Closed freddy5566 closed 1 year ago
Hi, have you tried to train the model with more than one epoch? The inf loss issue also happened to me, but only in the first epoch. I suspect that it is because, at the beginning of training, the model got some inf loss due to the overflow issue; and it caused the avg loss of the whole epoch to be shown as inf. If you look at the actual loss at each step instead of the average loss, it shouldn't always be inf.
Hi, have you tried to train the model with more than one epoch?
No, I have not tried it yet. I terminated my training when I saw the inf. loss.
The inf loss issue also happened to me, but only in the first epoch. I suspect that it is because, at the beginning of training, the model got some inf loss due to the overflow issue; and it caused the avg loss of the whole epoch to be shown as inf.
Do you have any suggestions for it? Just wait couple more epochs? I also noticed that you used cross-entropy for the first three epochs in this project. I tried a similar approach.
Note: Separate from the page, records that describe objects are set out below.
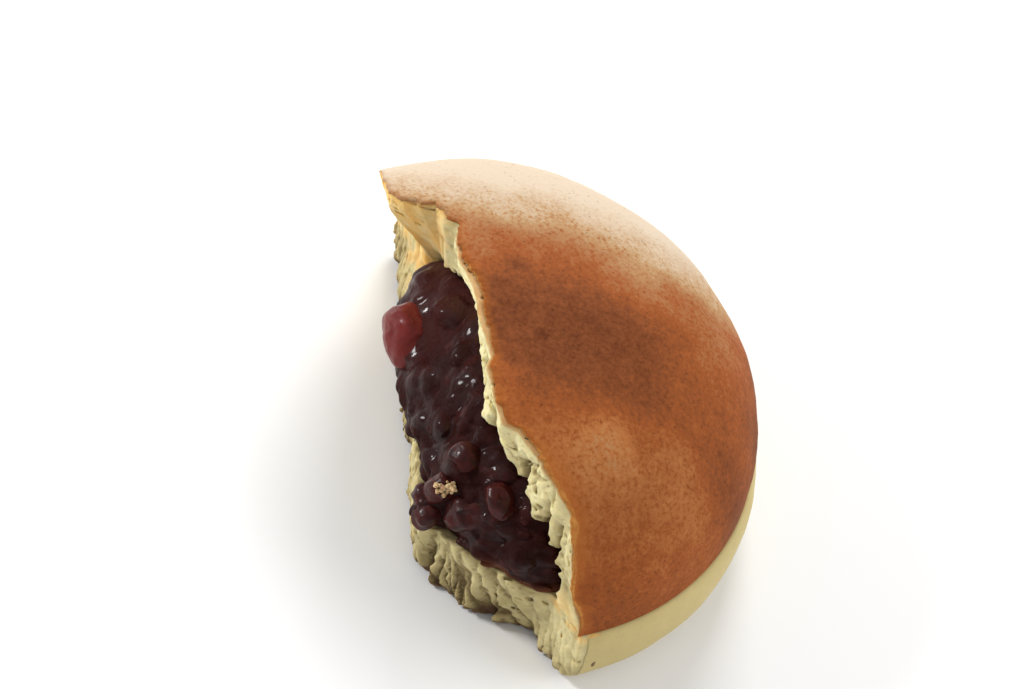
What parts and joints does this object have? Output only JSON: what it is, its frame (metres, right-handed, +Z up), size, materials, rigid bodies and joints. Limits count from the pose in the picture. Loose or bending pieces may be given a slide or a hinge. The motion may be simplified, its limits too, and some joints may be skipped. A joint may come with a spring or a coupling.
{
  "type": "dorayaki",
  "caption": "Torn half of a dorayaki: browned pancake dome over sweet red bean filling on a thick pale pancake, with a ragged torn face.",
  "frame": {"origin": "on the flat underside, at the centre of the round that the half was torn from", "axes": "+Z up through the browned top, -Y out of the torn face, +X along the tear"},
  "size_m": [0.0933, 0.0653, 0.0411],
  "materials": {
    "browned_top": "satin browned skin over pale torn crumb",
    "pale_crumb": "matte pale crumb with a browned underside",
    "bean_paste": "moist glossy bean paste"
  },
  "bodies": {
    "root": {"top_pancake": "browned_top", "bean_filling": "bean_paste", "bottom_pancake": "pale_crumb"}
  },
  "joints": []
}
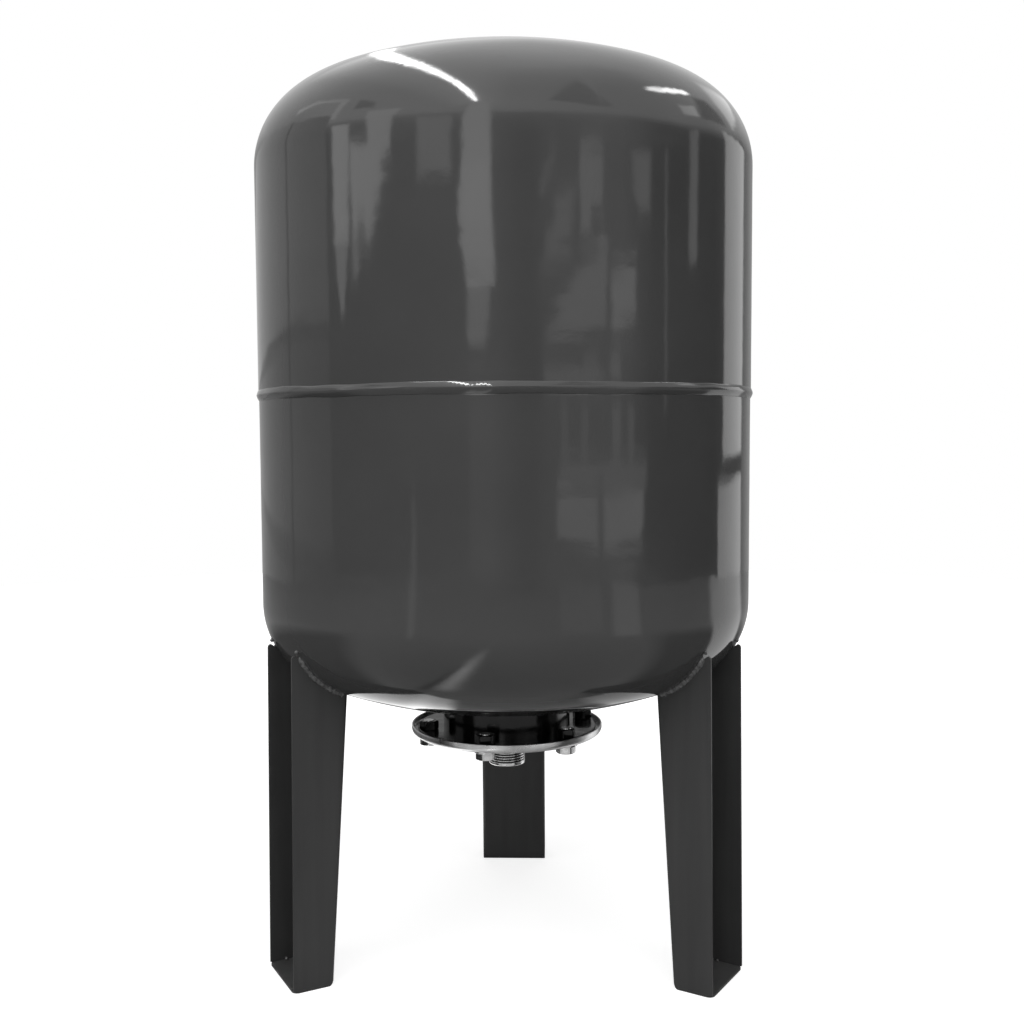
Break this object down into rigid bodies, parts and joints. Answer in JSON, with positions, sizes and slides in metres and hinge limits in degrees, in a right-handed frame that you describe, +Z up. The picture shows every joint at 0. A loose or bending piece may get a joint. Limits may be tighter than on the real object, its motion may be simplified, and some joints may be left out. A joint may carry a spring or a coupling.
{
  "type": "well pressure tank",
  "caption": "Upright diaphragm pressure vessel for a well pump: dished steel shell on folded sheet legs, with a bladder, a bolted pipe flange underneath and an air valve on top.",
  "frame": {"origin": "on the floor, under the tank's axis", "axes": "+Z up along the tank's axis, the rear leg stands on +Y, and the picture's view is from the side of -Y"},
  "size_m": [0.4446, 0.4446, 0.813],
  "materials": {
    "shell_paint": "high gloss dark grey paint",
    "leg_paint": "semi-gloss dark grey paint",
    "black_paint": "gloss black paint",
    "zinc_plate": "brushed bright zinc",
    "bolt_zinc": "bright zinc",
    "rubber": "matt",
    "brass": "machined",
    "cap_plastic": "moulded"
  },
  "bodies": {
    "tank": {"upper_shell": "shell_paint", "lower_shell": "shell_paint", "girth_weld": "shell_paint", "valve_boss": "shell_paint", "neck_collar": "black_paint", "neck_flange": "black_paint", "bladder": "rubber", "cover_plate": "zinc_plate", "threaded_connector": "zinc_plate", "flange_bolt_1": "bolt_zinc", "flange_washer_1": "bolt_zinc", "flange_nut_1": "black_paint", "flange_bolt_2": "bolt_zinc", "flange_washer_2": "bolt_zinc", "flange_nut_2": "black_paint", "flange_bolt_3": "bolt_zinc", "flange_washer_3": "bolt_zinc", "flange_nut_3": "black_paint", "flange_bolt_4": "bolt_zinc", "flange_washer_4": "bolt_zinc", "flange_nut_4": "black_paint", "flange_bolt_5": "bolt_zinc", "flange_washer_5": "bolt_zinc", "flange_nut_5": "black_paint", "flange_bolt_6": "bolt_zinc", "flange_washer_6": "bolt_zinc", "flange_nut_6": "black_paint", "leg_rear": "leg_paint", "leg_rear_weld_a": "leg_paint", "leg_rear_weld_b": "leg_paint", "leg_left": "leg_paint", "leg_left_weld_a": "leg_paint", "leg_left_weld_b": "leg_paint", "leg_right": "leg_paint", "leg_right_weld_a": "leg_paint", "leg_right_weld_b": "leg_paint", "valve_stem": "brass", "valve_core": "brass"},
    "valve_cap": {"valve_cap": "cap_plastic"},
    "valve_pin": {"valve_pin": "brass"}
  },
  "joints": [
    {"name": "cap_lift", "type": "slide", "parent": "tank", "child": "valve_cap", "axis": [0, 0, 1], "range_m": [0, 0.025]},
    {"name": "pin_press", "type": "slide", "parent": "tank", "child": "valve_pin", "axis": [0, 0, 1], "range_m": [-0.0012, 0], "stiffness_N_per_m": 1500, "springref_m": 0.001}
  ]
}
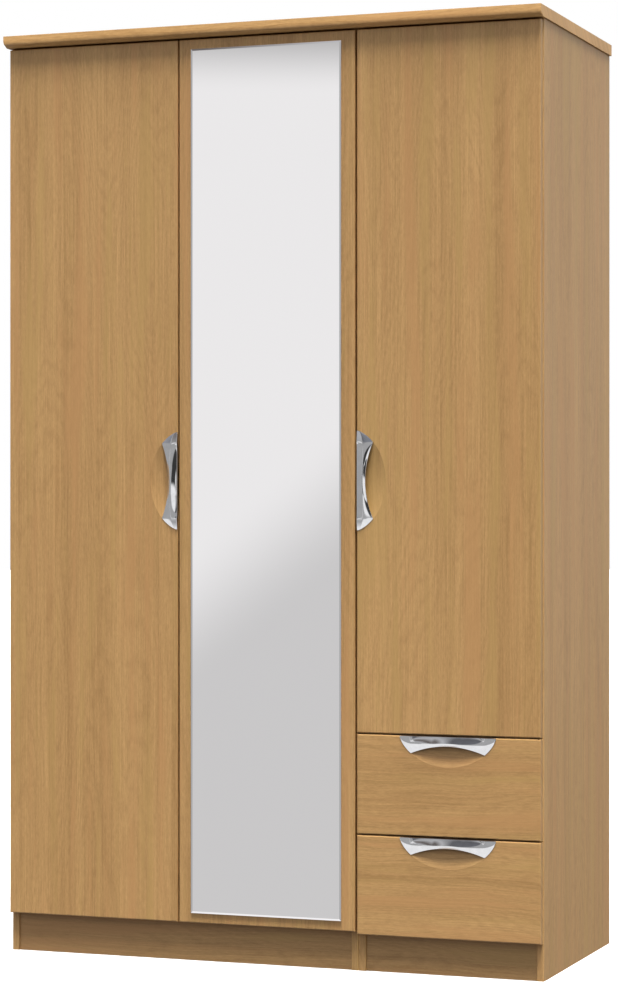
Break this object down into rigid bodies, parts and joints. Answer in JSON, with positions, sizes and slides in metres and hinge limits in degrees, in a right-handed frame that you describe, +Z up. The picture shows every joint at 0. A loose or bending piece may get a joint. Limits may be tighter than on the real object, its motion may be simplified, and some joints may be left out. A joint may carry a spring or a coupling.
{
  "type": "wardrobe with doors",
  "caption": "Free-standing oak-effect wardrobe: a pair of full doors, one with a mirror, beside a short door over drawers, with chrome edge pulls and a common top.",
  "frame": {"origin": "on the floor, under the middle of the wardrobe's bounding box", "axes": "+Z up, +Y towards the wall behind, -Y out of the doors, +X to the right as seen from the front"},
  "size_m": [1.11, 0.53, 1.825],
  "materials": {
    "oak_upright": "oak-effect laminate, grain running up, satin",
    "oak_level": "oak-effect laminate, grain running across, satin",
    "oak_inside": "pale oak-effect melamine, satin",
    "hardboard": "printed hardboard, matt",
    "mirror": "silvered float glass with a ground bevel",
    "pull_chrome": "polished chrome plate",
    "rail_chrome": "bright plated tube",
    "hinge_steel": "nickel-plated pressed steel",
    "runner_epoxy": "off-white epoxy coat"
  },
  "bodies": {
    "case": {"wardrobe_top": "oak_level", "double_left_side": "oak_upright", "double_right_side": "oak_upright", "double_base": "oak_inside", "double_plinth": "oak_level", "double_back": "hardboard", "double_shelf": "oak_inside", "double_rail": "rail_chrome", "single_left_side": "oak_upright", "single_right_side": "oak_upright", "single_base": "oak_inside", "single_plinth": "oak_level", "single_back": "hardboard", "single_shelf": "oak_inside", "single_rail": "rail_chrome", "single_divider": "oak_inside", "left_door_arm_1": "hinge_steel", "left_door_arm_2": "hinge_steel", "left_door_arm_3": "hinge_steel", "mirror_door_arm_1": "hinge_steel", "mirror_door_arm_2": "hinge_steel", "mirror_door_arm_3": "hinge_steel", "right_door_arm_1": "hinge_steel", "right_door_arm_2": "hinge_steel", "upper_drawer_left_track": "runner_epoxy", "upper_drawer_right_track": "runner_epoxy", "lower_drawer_left_track": "runner_epoxy", "lower_drawer_right_track": "runner_epoxy"},
    "left_door": {"left_door_panel": "oak_upright", "left_door_handle": "pull_chrome", "left_door_cup_1": "hinge_steel", "left_door_cup_2": "hinge_steel", "left_door_cup_3": "hinge_steel"},
    "mirror_door": {"mirror_door_panel": "oak_upright", "mirror_glass": "mirror", "mirror_door_cup_1": "hinge_steel", "mirror_door_cup_2": "hinge_steel", "mirror_door_cup_3": "hinge_steel"},
    "right_door": {"right_door_panel": "oak_upright", "right_door_handle": "pull_chrome", "right_door_cup_1": "hinge_steel", "right_door_cup_2": "hinge_steel"},
    "upper_drawer": {"upper_drawer_front": "oak_level", "upper_drawer_handle": "pull_chrome", "upper_drawer_left_side": "oak_inside", "upper_drawer_right_side": "oak_inside", "upper_drawer_back": "oak_inside", "upper_drawer_bottom": "hardboard", "upper_drawer_left_runner": "runner_epoxy", "upper_drawer_right_runner": "runner_epoxy"},
    "lower_drawer": {"lower_drawer_front": "oak_level", "lower_drawer_handle": "pull_chrome", "lower_drawer_left_side": "oak_inside", "lower_drawer_right_side": "oak_inside", "lower_drawer_back": "oak_inside", "lower_drawer_bottom": "hardboard", "lower_drawer_left_runner": "runner_epoxy", "lower_drawer_right_runner": "runner_epoxy"}
  },
  "joints": [
    {"name": "left_door_hinge", "type": "hinge", "parent": "case", "child": "left_door", "pos_m": [-0.54475, -0.2445, 0.938], "axis": [0, 0, -1], "range_deg": [0, 110]},
    {"name": "mirror_door_hinge", "type": "hinge", "parent": "case", "child": "mirror_door", "pos_m": [0.17725, -0.2445, 0.938], "axis": [0, 0, 1], "range_deg": [0, 90]},
    {"name": "right_door_hinge", "type": "hinge", "parent": "case", "child": "right_door", "pos_m": [0.54475, -0.2445, 1.128], "axis": [0, 0, 1], "range_deg": [0, 110]},
    {"name": "upper_drawer_slide", "type": "slide", "parent": "case", "child": "upper_drawer", "axis": [0, -1, 0], "range_m": [0, 0.33]},
    {"name": "lower_drawer_slide", "type": "slide", "parent": "case", "child": "lower_drawer", "axis": [0, -1, 0], "range_m": [0, 0.33]}
  ]
}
However, I still got inf. loss during training.
Yes, after the first epoch, you should be able to see normal loss values. Let me know if you have further questions!
thank you for your help. you save my day! after a couple of epochs, it finally becomes normal. I really appreciate your suggestions. thank you!
That's great! Nice to hear! I am closing this issue now. Feel free to reopen it if you have further questions!
Hi,
I noticed that every script in this repo run in fp16, including scripts using adaptive input. Previously, I encountered a Gradient overflow issue when I ran the Adaptive Input Representations example on fairseq's example. I just want to know if you modified any part of the code base to achieve it.
Here is the reference for this issue: https://github.com/facebookresearch/fairseq/issues/4293
Thank you in advance.